Sans nous jeter dans une discussion théologique, dont ce n’est pas ici la place, qu’il nous soit permis de hasarder une distinction, qui, nous l’espérons, est orthodoxe. Quels que soient les vices ou les crimes des pécheurs dont Gautier de Coinci raconte et admire la justification, leur salut nous touche et nous édifie, lorsqu’il est mérité, ou du moins provoqué par leur repentir. Notre sympathie est plus rebelle, quand, du fond du précipice où leur péché les a plongés, ils sont rappelés à la lumière par l’intercession de Notre-Dame, sans qu’ils aient rien fait pour obtenir cette faveur ; rien que de l’invoquer par instinct, par habitude, et, pour ainsi dire, du bout des lèvres ; sans même un commencement de repentir efficace et de réparation. Nous sommes prêts à croire qu’une seule larme sincère peut effacer les pires fautes ; nous admirons Dieu dans cette merveilleuse miséricorde ; mais ne faut-il pas au moins que cette larme soit versée ? Elle ne l’est pas toujours dans les récits de Gautier de Coinci.

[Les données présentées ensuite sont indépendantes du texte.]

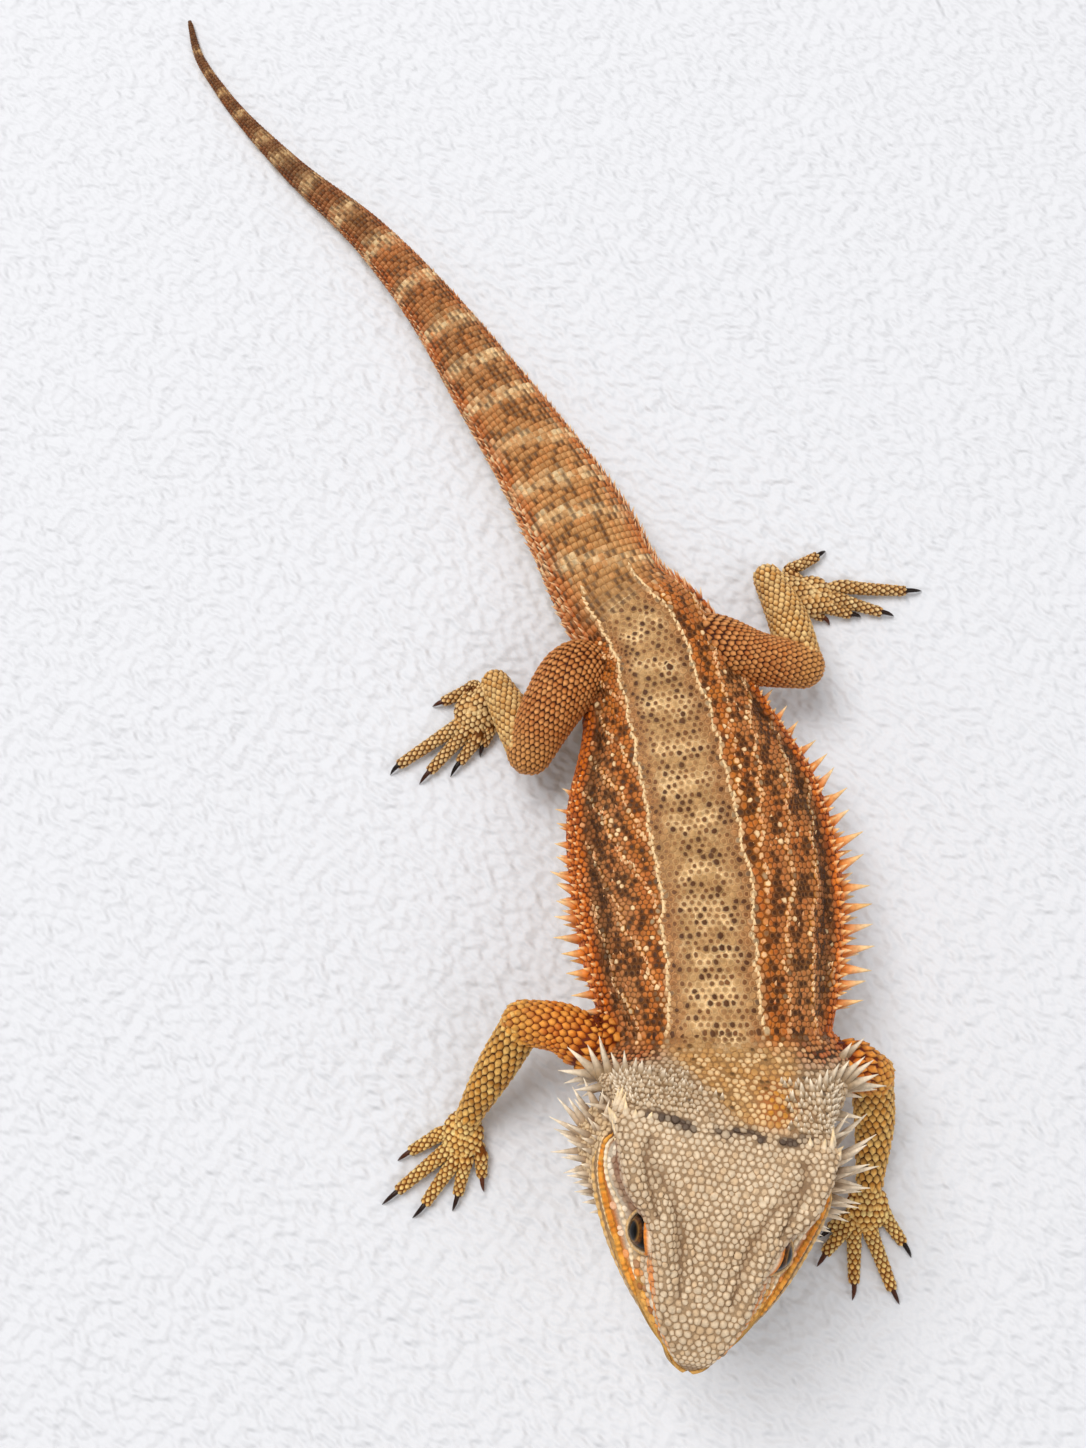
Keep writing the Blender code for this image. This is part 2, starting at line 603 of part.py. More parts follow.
def make_limb(limb, plan, body, floor):
    path = np.array(plan["path"], float)
    upper_name, lower_name, end_name = (limb + "_" + part for part in plan["parts"])
    inward = path[0] - path[1]
    root = path[0] + inward / np.linalg.norm(inward) * ROOT_DEPTH
    upper_path = [root, path[0], path[1], path[2]]
    upper_radii = (plan["upper"][0], *plan["upper"])
    lower_path = path[2:5]
    upper = cut(tube(upper_name, upper_path, upper_radii, LIMB_SIDES), body)
    upper_cutter = grown(upper)
    lower = cut(tube(lower_name, lower_path, plan["lower"], LIMB_SIDES), [upper_cutter, *body, floor])
    lower_cutter = grown(lower)
    palm = path[5]
    end = ball(end_name, palm, plan["palm"], LIMB_SIDES, PALM_RINGS)
    wrist_path = [path[4], 0.4 * path[4] + 0.6 * palm, palm]
    wrist = tube("wrist", wrist_path, WRIST_RADII, WRIST_SIDES, rings=3, cap_rings=1)
    pieces = [wrist]
    for spec in plan["digits"]:
        pieces.append(digit(palm, spec))
    joined(end, pieces)
    cut(end, [floor, lower_cutter, upper_cutter])
    removed([upper_cutter, lower_cutter])
    return {upper_name: upper, lower_name: lower, end_name: end}


def make_floor():
    # Everything below z = 0 is cut off, so that the animal rests on flats at one level
    sides = (-FLOOR_HALF, FLOOR_HALF)
    corners = np.array([[x, y, z] for x in sides for y in sides for z in (-FLOOR_DEPTH, 0)], float)
    faces = [(0, 1, 3, 2), (4, 6, 7, 5), (0, 4, 5, 1), (2, 3, 7, 6), (0, 2, 6, 4), (1, 5, 7, 3)]
    return mesh_object("floor_cutter", corners, faces)


def frame_at(surface, row, turn):
    # Point, outward normal and direction toward the tail on a surface
    across = surface(row, turn + PROBE_TURN) - surface(row, turn - PROBE_TURN)
    back = surface(row + PROBE_ROW, turn) - surface(row - PROBE_ROW, turn)
    out = np.cross(across, back)
    return surface(row, turn), out / np.linalg.norm(out), back / np.linalg.norm(back)


def head_surface(from_snout, turn):
    return head_to_world(head_local(from_snout, turn))


def limb_samples():
    # Points along every limb's axis with the radius there
    middle = []
    radius = []
    for plan in LIMBS.values():
        path = np.array(plan["path"], float)
        for points, radii in ((path[:3], plan["upper"]), (path[2:5], plan["lower"])):
            at = lengths_along(points)
            where = np.linspace(0, at[-1], 12)
            middle.append(hermite(at, points, where))
            radius.append(hermite(np.linspace(0, at[-1], 3), np.array(radii, float), where))
    return np.concatenate(middle), np.concatenate(radius)


def clear_of_limbs(points):
    away = np.linalg.norm(points[:, None] - LIMB_MIDDLE[None], axis=-1) - LIMB_RADIUS
    return away.min() > SPINE_CLEARANCE


def spine(surface, row, turn, length, radius, lean):
    # A cone on the surface, leaning out, toward the tail and up. None where a limb is in the way
    root, out, back = frame_at(surface, row, turn)
    way = lean[0] * out + lean[1] * back + lean[2] * np.array([0, 0, 1.0])
    way = way / np.linalg.norm(way)
    length = length * (1 + SPINE_VARIATION * (2 * chance.random() - 1))
    if not clear_of_limbs(root + np.linspace(0.2, 1, 5)[:, None] * length * way):
        return None
    whole = length + SPINE_SUNK
    shell = bmesh.new()
    bmesh.ops.create_cone(shell, cap_ends=True, segments=SPINE_SIDES, radius1=radius,
                          radius2=SPINE_TIP, depth=whole)
    turn_to = Vector(way).to_track_quat("Z", "Y").to_matrix()
    middle = root + way * (whole / 2 - SPINE_SUNK)
    points = np.array([turn_to @ v.co for v in shell.verts]) + middle
    faces = [tuple(v.index for v in f.verts) for f in shell.faces]
    shell.free()
    return mesh_object("spine", points, faces)


def fringe_spines(first, last):
    # Spines of both flanks whose station lies between two lengths
    spines = []
    for side, (front, rear) in FRINGE_SPANS.items():
        start = np.interp(front, STATIONS[:, 1], STATION_AT)
        end = np.interp(rear, STATIONS[:, 1], STATION_AT)
        for turn, size, offset in FRINGE_ROWS:
            for along in np.arange(start + offset * FRINGE_SPACING, end, FRINGE_SPACING):
                if not first + FRINGE_RADIUS < along < last - FRINGE_RADIUS:
                    continue
                share = (along - start) / (end - start)
                length = size * (FRINGE_LONG + (FRINGE_SHORT - FRINGE_LONG) * max(0.0, share * 1.6 - 0.6))
                spines.append(spine(body_points, along, side * turn * np.pi, length,
                                    FRINGE_RADIUS * size**0.5, FRINGE_LEAN))
    return spines


def beard_spines():
    spines = []
    for turn, first, last, count, length in BEARD_ROWS:
        for number, at in enumerate(np.linspace(first, last, count)):
            size = 0.6 + 0.4 * number / (count - 1)
            for side in (-1, 1):
                spines.append(spine(head_surface, at - 1.5, side * turn * np.pi, length * size,
                                    BEARD_RADIUS * size**0.5, BEARD_LEAN))
    return spines


def corner_spines():
    return [spine(head_surface, at, side * turn * np.pi, length, CORNER_RADIUS, CORNER_LEAN)
            for turn, at, length in CORNER_SPINES for side in (-1, 1)]


def collar_spines():
    return [spine(neck_points, share, side * turn * np.pi, length, 0.8 + 0.05 * length, COLLAR_LEAN)
            for turn, share, length in COLLAR_SPINES for side in (-1, 1)]


def tail_spines():
    start = STATION_AT[6] + 3.0
    end = STATION_AT[8] - 3.0
    return [spine(body_points, along, side * 0.5 * np.pi, TAIL_SPINE_LENGTH, TAIL_SPINE_RADIUS, TAIL_LEAN)
            for along in np.linspace(start, end, TAIL_SPINES) for side in (-1, 1)]


def with_spines(node, spines):
    return joined(node, [made for made in spines if made])


for old in list(bpy.data.objects):
    bpy.data.objects.remove(old)
collection = bpy.data.collections.new("bearded_dragon")
bpy.context.scene.collection.children.link(collection)
chance = np.random.default_rng(7)
LIMB_MIDDLE, LIMB_RADIUS = limb_samples()

floor_cutter = make_floor()
nodes = make_head()
nodes.update(make_neck())
nodes.update(make_trunk_and_tail(floor_cutter))
body_cutters = [grown(nodes[name]) for name in ("neck", "chest", "belly", "pelvis", "tail_base")]
for limb_name, limb_plan in LIMBS.items():
    nodes.update(make_limb(limb_name, limb_plan, body_cutters, floor_cutter))

with_spines(nodes["lower_jaw"], beard_spines())
with_spines(nodes["head"], corner_spines())
with_spines(nodes["neck"], collar_spines())
with_spines(nodes["chest"], fringe_spines(STATION_AT[0], STATION_AT[2]))
with_spines(nodes["belly"], fringe_spines(STATION_AT[2], STATION_AT[4]))
with_spines(nodes["pelvis"], fringe_spines(STATION_AT[4], STATION_AT[6]))
with_spines(nodes["tail_base"], tail_spines())
removed([floor_cutter, *body_cutters])

for node_name, made_node in nodes.items():
    if node_name.startswith("eye"):
        coloured(made_node, EYE_BLACK, 0.1)
    elif node_name.startswith("tail"):
        coloured(made_node, SCALES_TAIL)
    elif node_name.startswith(("fore", "hind")):
        coloured(made_node, SCALES_LIMB)
    elif node_name in ("head", "lower_jaw", "neck"):
        coloured(made_node, SCALES_HEAD)
    else:
        coloured(made_node, SCALES_BACK)
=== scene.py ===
import json

import bmesh
import bpy
import numpy as np
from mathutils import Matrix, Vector
from mathutils.bvhtree import BVHTree
from mathutils.kdtree import KDTree

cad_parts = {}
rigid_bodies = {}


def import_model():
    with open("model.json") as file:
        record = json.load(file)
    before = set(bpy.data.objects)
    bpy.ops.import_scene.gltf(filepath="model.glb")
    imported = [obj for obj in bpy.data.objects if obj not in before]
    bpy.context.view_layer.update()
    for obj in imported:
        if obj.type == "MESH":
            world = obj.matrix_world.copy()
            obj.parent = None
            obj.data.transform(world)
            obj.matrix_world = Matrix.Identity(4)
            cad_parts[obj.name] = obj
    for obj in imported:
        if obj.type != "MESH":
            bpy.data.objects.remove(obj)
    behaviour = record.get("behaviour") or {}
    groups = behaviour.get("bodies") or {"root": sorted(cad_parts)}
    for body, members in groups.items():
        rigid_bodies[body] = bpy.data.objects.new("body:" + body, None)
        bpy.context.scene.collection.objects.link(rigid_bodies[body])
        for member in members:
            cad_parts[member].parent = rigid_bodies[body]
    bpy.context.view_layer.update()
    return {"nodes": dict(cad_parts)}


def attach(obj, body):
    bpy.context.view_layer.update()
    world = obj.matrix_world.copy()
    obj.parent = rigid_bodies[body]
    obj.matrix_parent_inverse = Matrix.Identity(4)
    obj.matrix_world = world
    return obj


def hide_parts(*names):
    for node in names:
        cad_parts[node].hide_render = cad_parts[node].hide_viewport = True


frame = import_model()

for name in ("Cube", "Light", "Camera"):
    if name in bpy.data.objects:
        bpy.data.objects.remove(bpy.data.objects[name])

half = np.pi / 2
frameCentre = np.array([-1.7, 38.9, 0.0])  # the middle of the solids' box
mottleTable = (61, 67)  # entries of a noise table, across and along
mottleStart = 500  # keeps the places in it above zero
leastHeight = 0.03  # of scales, spines and claws above the floor
fleshNodes = [node for node in frame["nodes"] if not node.startswith("eye")]


# Helpers

def toWorld(points):
    # Millimetres from the animal's origin to metres from the middle of its box
    return (np.asarray(points) - frameCentre) * 0.001


def tone(red, green, blue):
    # A colour as eyes read it, from 0 to 255, turned into linear light
    level = np.array([red, green, blue]) / 255.0
    return np.where(level < 0.04045, level / 12.92, ((level + 0.055) / 1.055) ** 2.4)


def mix(first, second, share):
    # The first colour plus a share of the way to the second
    return first + (second - first) * np.asarray(share)[..., None]


def washed(colours, over, share):
    # Each of some colours mixed toward one other
    return tuple(mix(colour, over, share) for colour in colours)


def layered(colours, others, share):
    # Each of some colours mixed toward its own other
    return tuple(mix(colour, other, share) for colour, other in zip(colours, others))


def bump(value, middle, width):
    # Bell curve: 1 at the middle, falling with the square of the distance over the width
    return np.exp(-((value - middle) / width) ** 2)


def ramp(value, low, high):
    # Smooth step from 0 at low to 1 at high
    t = np.clip((value - low) / (high - low), 0, 1)
    return t * t * (3 - 2 * t)


def mottle(across, along, size, seed):
    # Smooth shade from 0 to 1: a seeded table of numbers read between its four nearest entries
    wide, long = mottleTable
    table = np.random.default_rng(seed).random(mottleTable)
    u = across / size + mottleStart
    v = along / size + mottleStart
    i = np.floor(u).astype(int)
    j = np.floor(v).astype(int)
    s = ramp(u - i, 0, 1)
    t = ramp(v - j, 0, 1)
    near = table[i % wide, j % long] * (1 - s) + table[(i + 1) % wide, j % long] * s
    far = table[i % wide, (j + 1) % long] * (1 - s) + table[(i + 1) % wide, (j + 1) % long] * s
    return near * (1 - t) + far * t


def hermite(knots, values, at):
    # Smooth curve through the values at the knots, one cubic between each pair
    knots = np.asarray(knots, float)
    values = np.asarray(values, float)
    at = np.asarray(at, float)
    slopes = np.gradient(values, knots, axis=0)
    piece = np.clip(np.searchsorted(knots, at) - 1, 0, len(knots) - 2)
    width = knots[piece + 1] - knots[piece]
    t = (at - knots[piece]) / width
    if values.ndim > 1:
        t = t[..., None]
        width = width[..., None]
    start = (2 * t**3 - 3 * t**2 + 1) * values[piece] + (t**3 - 2 * t**2 + t) * width * slopes[piece]
    end = (3 * t**2 - 2 * t**3) * values[piece + 1] + (t**3 - t**2) * width * slopes[piece + 1]
    return start + end


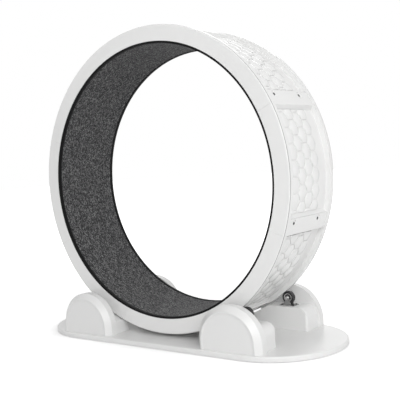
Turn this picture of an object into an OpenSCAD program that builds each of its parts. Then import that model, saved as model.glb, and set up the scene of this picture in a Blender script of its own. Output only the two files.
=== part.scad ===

J’avoue qu’en théorie, notre pieux auteur se garde bien de promettre jamais le salut sans le repentir :

Nus ne se doit desconforter
Pour nul pechié dont il se dueille[1],
Puis que servir et amer vueille
Nostre Dame sainte Marie[2].

Mais cette douleur salutaire ne paraît pas toujours dans les exemples qu’il nous raconte pour exalter les vertus de l’intercession de Marie. Louis Racine le constate et s’en plaint avec raison dans un Mémoire lu à l’Académie des Inscriptions sur le recueil de Gautier de Coinci. Il est bien aisé d’accuser Louis Racine de jansénisme, avec l’éditeur de ces Miracles[3] ; mais Louis Racine est-il janséniste, ou simplement chrétien quand il écrit « que la superstition imagina seule ces récits, et que seule elle peut les avoir accrédités dans un siècle où l’on se faisait de

  1. Dont il s’afflige.
  2. Miracle de Théophile, éd. Poquet, col. 68.
  3. Voir la Préface de l’édition Poquet.